- _GIVEN INFORMATION_
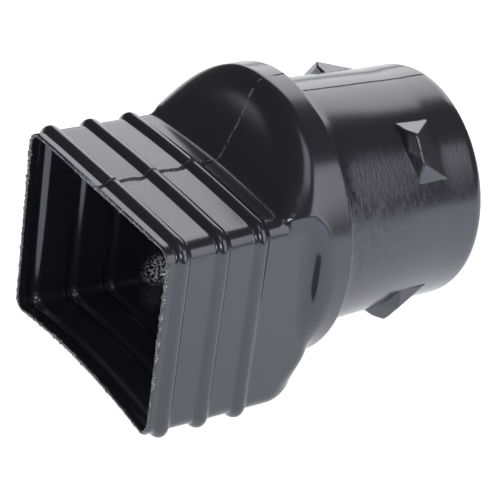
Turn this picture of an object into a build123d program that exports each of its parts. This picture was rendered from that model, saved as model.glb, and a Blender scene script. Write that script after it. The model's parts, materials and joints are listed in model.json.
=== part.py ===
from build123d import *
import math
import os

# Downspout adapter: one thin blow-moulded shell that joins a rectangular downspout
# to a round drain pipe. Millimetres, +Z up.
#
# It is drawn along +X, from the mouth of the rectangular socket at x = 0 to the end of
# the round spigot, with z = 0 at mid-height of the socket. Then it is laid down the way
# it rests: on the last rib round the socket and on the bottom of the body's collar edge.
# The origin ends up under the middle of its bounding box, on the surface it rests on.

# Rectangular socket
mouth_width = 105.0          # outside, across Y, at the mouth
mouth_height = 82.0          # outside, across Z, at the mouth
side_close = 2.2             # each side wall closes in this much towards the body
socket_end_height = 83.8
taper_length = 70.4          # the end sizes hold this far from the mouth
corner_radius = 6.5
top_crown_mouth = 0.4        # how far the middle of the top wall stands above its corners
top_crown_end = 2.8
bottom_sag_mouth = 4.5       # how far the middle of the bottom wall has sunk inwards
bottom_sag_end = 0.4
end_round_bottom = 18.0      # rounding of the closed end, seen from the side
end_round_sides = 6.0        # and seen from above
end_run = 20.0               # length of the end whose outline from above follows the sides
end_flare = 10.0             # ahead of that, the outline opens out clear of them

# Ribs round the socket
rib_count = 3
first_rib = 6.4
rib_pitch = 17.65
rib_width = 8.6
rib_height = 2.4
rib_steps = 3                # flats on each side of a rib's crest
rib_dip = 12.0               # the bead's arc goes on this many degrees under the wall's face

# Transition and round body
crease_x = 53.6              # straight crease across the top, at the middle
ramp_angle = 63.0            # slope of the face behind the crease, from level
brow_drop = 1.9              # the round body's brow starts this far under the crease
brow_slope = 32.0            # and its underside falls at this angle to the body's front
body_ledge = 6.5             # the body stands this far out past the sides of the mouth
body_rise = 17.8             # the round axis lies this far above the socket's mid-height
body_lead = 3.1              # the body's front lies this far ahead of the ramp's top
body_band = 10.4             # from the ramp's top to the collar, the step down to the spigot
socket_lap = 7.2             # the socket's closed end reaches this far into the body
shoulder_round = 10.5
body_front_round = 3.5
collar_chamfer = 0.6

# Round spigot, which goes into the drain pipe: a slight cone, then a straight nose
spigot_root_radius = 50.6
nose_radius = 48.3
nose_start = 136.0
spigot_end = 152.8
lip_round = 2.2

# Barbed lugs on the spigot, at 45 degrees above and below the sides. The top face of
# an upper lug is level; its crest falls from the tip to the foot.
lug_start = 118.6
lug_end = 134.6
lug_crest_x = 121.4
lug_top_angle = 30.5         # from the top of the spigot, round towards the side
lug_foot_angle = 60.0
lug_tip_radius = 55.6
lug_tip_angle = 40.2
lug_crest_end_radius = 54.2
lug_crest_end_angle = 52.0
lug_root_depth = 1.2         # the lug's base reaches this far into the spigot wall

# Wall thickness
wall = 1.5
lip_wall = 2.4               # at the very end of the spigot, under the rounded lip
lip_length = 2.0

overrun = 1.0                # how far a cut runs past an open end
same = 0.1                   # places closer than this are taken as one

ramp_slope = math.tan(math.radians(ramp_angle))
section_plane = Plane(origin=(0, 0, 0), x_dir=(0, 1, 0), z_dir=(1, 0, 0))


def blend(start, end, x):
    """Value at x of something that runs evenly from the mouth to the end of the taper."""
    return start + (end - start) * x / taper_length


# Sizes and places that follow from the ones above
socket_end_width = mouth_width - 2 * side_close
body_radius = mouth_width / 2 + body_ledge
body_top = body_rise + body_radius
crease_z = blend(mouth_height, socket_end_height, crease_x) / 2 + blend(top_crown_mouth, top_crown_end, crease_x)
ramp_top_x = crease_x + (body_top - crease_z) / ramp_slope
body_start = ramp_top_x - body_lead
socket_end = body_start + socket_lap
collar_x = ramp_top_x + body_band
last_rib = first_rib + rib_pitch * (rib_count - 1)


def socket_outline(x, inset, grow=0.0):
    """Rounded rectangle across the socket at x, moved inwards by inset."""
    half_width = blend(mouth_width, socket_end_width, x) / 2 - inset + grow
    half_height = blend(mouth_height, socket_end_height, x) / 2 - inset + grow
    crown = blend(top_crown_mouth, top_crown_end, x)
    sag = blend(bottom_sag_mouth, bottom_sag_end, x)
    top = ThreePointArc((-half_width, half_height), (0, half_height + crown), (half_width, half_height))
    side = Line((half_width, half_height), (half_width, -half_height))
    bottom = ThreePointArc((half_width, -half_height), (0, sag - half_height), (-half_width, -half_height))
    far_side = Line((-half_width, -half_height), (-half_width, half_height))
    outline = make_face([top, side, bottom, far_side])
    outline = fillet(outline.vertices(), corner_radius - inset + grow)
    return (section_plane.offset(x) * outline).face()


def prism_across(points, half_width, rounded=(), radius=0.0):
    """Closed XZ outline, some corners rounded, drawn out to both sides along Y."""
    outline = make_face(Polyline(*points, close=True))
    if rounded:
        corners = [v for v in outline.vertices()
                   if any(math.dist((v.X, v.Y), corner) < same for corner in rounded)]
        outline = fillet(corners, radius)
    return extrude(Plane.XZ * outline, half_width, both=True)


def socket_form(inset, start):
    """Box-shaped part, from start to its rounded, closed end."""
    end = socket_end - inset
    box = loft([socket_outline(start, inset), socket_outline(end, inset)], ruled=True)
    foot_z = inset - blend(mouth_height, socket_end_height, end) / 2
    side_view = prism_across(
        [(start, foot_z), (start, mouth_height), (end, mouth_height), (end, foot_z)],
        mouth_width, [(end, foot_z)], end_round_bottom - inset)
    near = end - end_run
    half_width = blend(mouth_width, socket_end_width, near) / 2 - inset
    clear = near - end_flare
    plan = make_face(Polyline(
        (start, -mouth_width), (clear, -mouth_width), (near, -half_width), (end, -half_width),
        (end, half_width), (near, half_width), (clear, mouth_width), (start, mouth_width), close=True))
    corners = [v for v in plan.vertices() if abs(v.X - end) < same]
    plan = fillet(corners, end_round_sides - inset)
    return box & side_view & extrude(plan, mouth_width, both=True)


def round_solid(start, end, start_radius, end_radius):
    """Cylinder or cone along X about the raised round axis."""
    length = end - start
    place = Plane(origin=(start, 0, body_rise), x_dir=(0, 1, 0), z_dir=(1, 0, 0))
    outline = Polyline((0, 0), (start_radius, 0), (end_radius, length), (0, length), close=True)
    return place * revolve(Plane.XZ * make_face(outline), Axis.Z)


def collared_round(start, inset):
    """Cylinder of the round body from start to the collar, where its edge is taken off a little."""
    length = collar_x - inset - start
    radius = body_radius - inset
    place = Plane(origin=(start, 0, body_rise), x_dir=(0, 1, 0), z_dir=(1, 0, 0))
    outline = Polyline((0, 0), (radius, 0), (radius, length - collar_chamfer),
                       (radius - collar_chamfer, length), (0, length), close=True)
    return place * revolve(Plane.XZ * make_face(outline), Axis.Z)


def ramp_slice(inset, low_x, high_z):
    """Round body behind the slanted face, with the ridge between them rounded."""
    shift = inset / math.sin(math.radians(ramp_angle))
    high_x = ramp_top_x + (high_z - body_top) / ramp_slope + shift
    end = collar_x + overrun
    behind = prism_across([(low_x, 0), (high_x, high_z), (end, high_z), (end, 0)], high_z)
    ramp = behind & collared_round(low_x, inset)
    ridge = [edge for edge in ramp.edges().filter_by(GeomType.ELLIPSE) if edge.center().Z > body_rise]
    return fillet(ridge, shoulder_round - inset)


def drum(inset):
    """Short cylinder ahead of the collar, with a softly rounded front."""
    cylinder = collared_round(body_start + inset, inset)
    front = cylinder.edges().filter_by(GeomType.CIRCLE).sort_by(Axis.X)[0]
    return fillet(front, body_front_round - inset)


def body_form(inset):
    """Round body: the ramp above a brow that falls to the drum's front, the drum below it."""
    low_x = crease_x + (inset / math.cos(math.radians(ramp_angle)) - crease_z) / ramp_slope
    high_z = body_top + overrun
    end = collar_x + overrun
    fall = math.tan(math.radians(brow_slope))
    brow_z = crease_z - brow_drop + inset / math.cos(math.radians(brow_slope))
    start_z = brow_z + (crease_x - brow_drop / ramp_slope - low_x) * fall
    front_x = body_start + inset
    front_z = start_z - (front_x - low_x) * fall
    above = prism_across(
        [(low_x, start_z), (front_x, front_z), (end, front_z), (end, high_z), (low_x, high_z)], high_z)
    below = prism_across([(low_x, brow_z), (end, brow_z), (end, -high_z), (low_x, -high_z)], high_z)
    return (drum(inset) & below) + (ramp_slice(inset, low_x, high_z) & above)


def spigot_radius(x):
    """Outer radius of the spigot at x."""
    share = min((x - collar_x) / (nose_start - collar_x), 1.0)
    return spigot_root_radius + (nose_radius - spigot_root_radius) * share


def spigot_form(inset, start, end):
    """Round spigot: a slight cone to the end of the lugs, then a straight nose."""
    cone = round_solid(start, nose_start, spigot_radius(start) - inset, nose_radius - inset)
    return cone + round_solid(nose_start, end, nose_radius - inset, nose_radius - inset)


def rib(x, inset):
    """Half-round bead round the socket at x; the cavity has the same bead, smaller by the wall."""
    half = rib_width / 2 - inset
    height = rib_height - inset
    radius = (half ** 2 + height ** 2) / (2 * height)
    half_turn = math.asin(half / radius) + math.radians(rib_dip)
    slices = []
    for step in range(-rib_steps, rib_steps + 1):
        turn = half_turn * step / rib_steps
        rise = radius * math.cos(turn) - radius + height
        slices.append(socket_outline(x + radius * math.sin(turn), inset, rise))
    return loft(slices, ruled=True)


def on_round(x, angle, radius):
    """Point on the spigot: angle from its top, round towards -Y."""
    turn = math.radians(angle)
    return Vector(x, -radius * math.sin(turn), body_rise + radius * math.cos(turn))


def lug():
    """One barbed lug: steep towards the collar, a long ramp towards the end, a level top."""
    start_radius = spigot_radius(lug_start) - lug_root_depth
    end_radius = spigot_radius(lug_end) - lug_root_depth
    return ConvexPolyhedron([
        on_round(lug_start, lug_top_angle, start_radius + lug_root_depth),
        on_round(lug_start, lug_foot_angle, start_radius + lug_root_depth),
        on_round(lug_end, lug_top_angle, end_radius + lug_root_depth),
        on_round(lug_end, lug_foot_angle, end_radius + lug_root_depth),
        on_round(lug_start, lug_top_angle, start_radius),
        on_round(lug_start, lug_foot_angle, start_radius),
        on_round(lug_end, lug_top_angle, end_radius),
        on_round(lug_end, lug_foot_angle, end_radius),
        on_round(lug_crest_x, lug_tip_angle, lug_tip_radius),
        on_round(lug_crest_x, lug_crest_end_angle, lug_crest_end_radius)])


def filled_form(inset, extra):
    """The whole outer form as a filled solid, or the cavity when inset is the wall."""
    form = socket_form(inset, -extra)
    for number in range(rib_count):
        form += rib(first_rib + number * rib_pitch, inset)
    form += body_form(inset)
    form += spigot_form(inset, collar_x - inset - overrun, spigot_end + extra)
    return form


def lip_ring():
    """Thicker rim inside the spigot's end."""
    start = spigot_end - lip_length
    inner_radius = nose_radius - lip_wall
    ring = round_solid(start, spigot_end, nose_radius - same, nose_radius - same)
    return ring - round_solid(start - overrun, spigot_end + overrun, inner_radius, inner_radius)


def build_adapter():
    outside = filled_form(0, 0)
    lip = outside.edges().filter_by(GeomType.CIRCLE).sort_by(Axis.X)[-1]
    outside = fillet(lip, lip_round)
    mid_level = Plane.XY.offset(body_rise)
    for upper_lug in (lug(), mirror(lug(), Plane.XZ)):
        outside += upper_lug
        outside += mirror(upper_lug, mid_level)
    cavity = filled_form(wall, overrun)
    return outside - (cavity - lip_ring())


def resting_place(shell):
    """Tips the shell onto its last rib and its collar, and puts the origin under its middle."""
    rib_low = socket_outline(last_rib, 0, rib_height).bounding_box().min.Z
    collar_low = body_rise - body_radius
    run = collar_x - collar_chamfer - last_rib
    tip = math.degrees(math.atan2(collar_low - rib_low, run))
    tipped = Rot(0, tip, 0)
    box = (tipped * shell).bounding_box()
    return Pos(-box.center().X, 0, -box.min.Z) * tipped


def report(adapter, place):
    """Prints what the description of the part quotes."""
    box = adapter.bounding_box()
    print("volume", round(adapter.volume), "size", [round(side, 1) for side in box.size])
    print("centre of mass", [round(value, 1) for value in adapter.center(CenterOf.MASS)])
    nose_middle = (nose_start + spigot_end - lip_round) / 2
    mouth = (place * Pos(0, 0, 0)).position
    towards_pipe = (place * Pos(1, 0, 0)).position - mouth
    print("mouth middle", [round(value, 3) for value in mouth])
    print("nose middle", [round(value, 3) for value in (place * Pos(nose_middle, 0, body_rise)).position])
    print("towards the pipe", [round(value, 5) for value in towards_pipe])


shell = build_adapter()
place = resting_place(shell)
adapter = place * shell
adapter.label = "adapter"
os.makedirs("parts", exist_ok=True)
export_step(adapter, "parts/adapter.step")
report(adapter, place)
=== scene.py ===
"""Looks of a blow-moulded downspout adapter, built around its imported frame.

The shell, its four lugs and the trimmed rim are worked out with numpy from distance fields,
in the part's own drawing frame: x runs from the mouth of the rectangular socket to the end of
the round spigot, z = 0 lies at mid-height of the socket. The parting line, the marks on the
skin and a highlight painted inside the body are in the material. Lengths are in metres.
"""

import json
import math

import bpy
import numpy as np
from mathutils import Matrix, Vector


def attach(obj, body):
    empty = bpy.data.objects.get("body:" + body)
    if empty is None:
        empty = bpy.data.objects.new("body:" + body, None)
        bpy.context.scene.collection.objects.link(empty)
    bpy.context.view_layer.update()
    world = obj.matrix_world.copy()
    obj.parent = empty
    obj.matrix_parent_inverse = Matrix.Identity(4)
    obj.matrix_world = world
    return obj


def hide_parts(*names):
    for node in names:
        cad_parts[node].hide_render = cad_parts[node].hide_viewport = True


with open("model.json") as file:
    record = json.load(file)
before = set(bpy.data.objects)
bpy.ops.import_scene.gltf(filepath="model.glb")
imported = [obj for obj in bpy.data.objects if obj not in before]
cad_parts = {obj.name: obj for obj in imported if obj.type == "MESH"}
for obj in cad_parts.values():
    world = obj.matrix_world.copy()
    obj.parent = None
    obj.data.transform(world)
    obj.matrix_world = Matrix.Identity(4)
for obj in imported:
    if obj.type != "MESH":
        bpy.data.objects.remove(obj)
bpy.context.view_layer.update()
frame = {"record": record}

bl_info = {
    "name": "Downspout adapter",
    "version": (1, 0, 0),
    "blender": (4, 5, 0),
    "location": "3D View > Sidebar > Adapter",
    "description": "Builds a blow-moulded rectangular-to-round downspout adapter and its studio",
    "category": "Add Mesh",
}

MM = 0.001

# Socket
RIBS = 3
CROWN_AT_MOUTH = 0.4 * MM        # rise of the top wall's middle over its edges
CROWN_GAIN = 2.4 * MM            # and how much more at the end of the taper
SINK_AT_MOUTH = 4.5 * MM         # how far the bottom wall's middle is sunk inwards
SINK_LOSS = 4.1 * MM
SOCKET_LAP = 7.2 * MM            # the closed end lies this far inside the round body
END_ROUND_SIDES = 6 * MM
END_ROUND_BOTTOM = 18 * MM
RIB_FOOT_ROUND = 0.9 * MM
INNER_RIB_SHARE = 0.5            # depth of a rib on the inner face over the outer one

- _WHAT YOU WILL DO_
Begin at the line containing "shell = build_adapter()", end at the line containing "its imported frame.", and reproduce every line in that range exactly, both ends included.

- _COMPLETE OUTPUT_
shell = build_adapter()
place = resting_place(shell)
adapter = place * shell
adapter.label = "adapter"
os.makedirs("parts", exist_ok=True)
export_step(adapter, "parts/adapter.step")
report(adapter, place)
=== scene.py ===
"""Looks of a blow-moulded downspout adapter, built around its imported frame.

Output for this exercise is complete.